Par contre, le plus important pour la pédagogie de la libération, c’est de donner aux communautés qui vivent une situation de domination diffuse face aux autres, les moyens intellectuels, humains et spirituels, pour qu’elles soient capables de s’engager pour leur propre émancipation. Dans la critique qu’il formule contre les méfaits d’un capitalisme dominateur, l’économiste belge Christian Arsperger reconnaît que le seul lieu dans lequel s’exprime quotidiennement la finitude humaine, c’est la société. Plus qu’ailleurs, la société est le lieu où doit se passer le combat existentiel, afin de rendre à l’homme son humanité.
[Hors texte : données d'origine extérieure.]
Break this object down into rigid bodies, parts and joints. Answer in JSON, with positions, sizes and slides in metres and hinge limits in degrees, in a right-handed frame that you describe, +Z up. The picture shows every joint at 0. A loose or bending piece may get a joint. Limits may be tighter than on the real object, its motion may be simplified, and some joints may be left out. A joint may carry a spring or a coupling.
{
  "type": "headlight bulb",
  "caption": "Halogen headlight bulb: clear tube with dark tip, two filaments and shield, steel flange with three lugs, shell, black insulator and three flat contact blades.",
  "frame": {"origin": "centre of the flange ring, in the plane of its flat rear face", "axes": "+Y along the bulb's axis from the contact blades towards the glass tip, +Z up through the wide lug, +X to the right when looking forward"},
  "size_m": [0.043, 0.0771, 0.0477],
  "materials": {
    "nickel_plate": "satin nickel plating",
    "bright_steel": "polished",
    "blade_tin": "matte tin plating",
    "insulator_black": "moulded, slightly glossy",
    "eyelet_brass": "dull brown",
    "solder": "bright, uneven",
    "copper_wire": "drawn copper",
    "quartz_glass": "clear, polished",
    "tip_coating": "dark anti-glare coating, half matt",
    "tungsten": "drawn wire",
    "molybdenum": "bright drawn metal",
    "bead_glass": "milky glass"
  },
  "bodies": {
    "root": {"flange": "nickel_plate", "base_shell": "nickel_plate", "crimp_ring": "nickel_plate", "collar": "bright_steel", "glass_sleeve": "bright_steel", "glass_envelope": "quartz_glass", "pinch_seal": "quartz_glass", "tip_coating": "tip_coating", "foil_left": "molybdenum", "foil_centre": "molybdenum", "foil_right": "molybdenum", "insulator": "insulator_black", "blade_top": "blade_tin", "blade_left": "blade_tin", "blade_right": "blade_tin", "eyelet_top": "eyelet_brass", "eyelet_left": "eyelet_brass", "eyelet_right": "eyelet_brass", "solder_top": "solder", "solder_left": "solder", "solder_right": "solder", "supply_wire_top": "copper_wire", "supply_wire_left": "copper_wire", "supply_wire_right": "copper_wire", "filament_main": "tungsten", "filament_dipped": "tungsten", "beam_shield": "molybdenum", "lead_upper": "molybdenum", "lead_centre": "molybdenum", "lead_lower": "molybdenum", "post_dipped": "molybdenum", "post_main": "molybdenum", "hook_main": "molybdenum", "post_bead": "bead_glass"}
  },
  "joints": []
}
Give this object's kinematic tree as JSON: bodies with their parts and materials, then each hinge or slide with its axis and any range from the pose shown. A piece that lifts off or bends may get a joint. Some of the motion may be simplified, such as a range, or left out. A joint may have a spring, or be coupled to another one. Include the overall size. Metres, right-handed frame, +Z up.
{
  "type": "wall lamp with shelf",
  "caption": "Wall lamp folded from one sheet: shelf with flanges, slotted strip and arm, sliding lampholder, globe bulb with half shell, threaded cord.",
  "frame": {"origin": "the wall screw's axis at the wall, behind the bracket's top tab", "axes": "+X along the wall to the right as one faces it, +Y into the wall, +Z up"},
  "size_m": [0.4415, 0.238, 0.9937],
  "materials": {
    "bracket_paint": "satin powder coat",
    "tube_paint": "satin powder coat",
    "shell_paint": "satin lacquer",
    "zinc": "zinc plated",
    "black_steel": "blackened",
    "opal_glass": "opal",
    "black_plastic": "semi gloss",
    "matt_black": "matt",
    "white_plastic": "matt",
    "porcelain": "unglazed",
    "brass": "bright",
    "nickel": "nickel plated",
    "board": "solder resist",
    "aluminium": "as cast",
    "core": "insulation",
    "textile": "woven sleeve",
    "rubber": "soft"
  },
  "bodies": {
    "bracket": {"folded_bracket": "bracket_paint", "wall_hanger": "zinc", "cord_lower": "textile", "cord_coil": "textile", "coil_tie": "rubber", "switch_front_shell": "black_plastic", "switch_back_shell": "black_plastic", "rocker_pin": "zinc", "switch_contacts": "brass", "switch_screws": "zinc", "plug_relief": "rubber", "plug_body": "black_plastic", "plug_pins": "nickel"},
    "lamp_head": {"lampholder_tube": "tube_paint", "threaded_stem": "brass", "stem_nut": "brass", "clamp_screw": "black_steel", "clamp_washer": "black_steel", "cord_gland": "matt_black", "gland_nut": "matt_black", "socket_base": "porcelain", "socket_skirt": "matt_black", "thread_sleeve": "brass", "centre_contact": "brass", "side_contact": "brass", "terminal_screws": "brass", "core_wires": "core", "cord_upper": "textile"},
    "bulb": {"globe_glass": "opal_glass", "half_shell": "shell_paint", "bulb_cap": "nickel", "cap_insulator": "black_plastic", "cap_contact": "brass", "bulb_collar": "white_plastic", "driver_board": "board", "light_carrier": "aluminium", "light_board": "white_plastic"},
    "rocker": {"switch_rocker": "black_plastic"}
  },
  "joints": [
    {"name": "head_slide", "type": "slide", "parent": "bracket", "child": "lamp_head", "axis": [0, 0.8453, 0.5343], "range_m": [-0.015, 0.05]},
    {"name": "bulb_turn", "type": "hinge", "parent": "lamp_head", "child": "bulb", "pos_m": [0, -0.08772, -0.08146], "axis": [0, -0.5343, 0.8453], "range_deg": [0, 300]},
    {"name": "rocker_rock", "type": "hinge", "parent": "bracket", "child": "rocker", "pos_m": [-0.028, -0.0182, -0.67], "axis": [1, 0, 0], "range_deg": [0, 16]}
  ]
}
Il souligne que « le lieu où se déploie le sentiment de finitude existentielle, c’est la société. »660 Une telle vision de l’éducation dépasse le simple intellectualisme aliénant, elle dépasse l’autoritarisme de l’éducation « bancaire » et dépasse aussi la fausse vision du monde fondée sur l’expansion de l’instinct de puissance, pour faire du monde, non plus quelque chose dont on se contente de parler avec les mots, mais « le médiateur des sujets de l’éducation, l’occasion de l’action transformatrice des hommes d’où résulte leur humanisation. »661 La pédagogie de la libération pour le développement ne prétend pas se mettre au service de l’oppresseur pour l’aider à perpétrer sa domination dans la société. Elle porte en elle, la conviction qu’aucun ordre oppressif ne supporterait que les dominés s’interrogent sur le pourquoi, le quand et le comment de leur situation, en vue de la transcender. Mais si elle prône la réflexion, ce n’est pas pour parvenir à la diabolisation des oppresseurs qui ont aussi besoin de respect et d’égard, mais pour parvenir à un dialogue franc, sans lequel aucune société ne trouverait d’apaisement.

Notes
655.

Idem, p. 68.

656.

J. MBITI, Op. cit., p. 67.

657.

L’histoire des théories de l’éducation est à cet égard significative. Pour n’en retenir que deux exemples, qui ont aussi été des sources inépuisables de pensée et d’action, Platon comme Rousseau attendent de l’éducation qu’elle restaure et parachève la forme humaine, sans cesse compromise par une société corrompue. Tous deux lui confèrent le rôle que joue chez d’autres l’idée de révolution : elle doit rendre possible le passage de l’idéal -idée platonicienne ou la nature rousseauiste - à la réalité. Cité par M. LENA, L’esprit de l’éducation, Paris, Desclée, 1991, p. 152.

658.

D.-H. CAMARA, Le désert est fertile, op. cit., p. 60.

659.

Ibidem.

660.

C’est pourquoi, la relation entre la pédagogie de la libération et la philosophie sociale a besoin d’être entretenue. Aux côtés de la pédagogie du développement, la philosophie sociale et politique doit jouer un rôle de premier plan dans la conscientisation pour la transformation concrète de la mentalité en Afrique. Notamment, dans le processus de passage de l’inhumanité capitaliste à l’humanisme authentique. Cf. C. ARNSPERGER, Critique de l’existence capitaliste. Pour une éthique existentielle de l’économie, Paris, Cerf, 2005, p. 22.

661.

P. FREIRE, Pédagogie des opprimés suivi de conscientisation et révolution, op. cit., p. 69.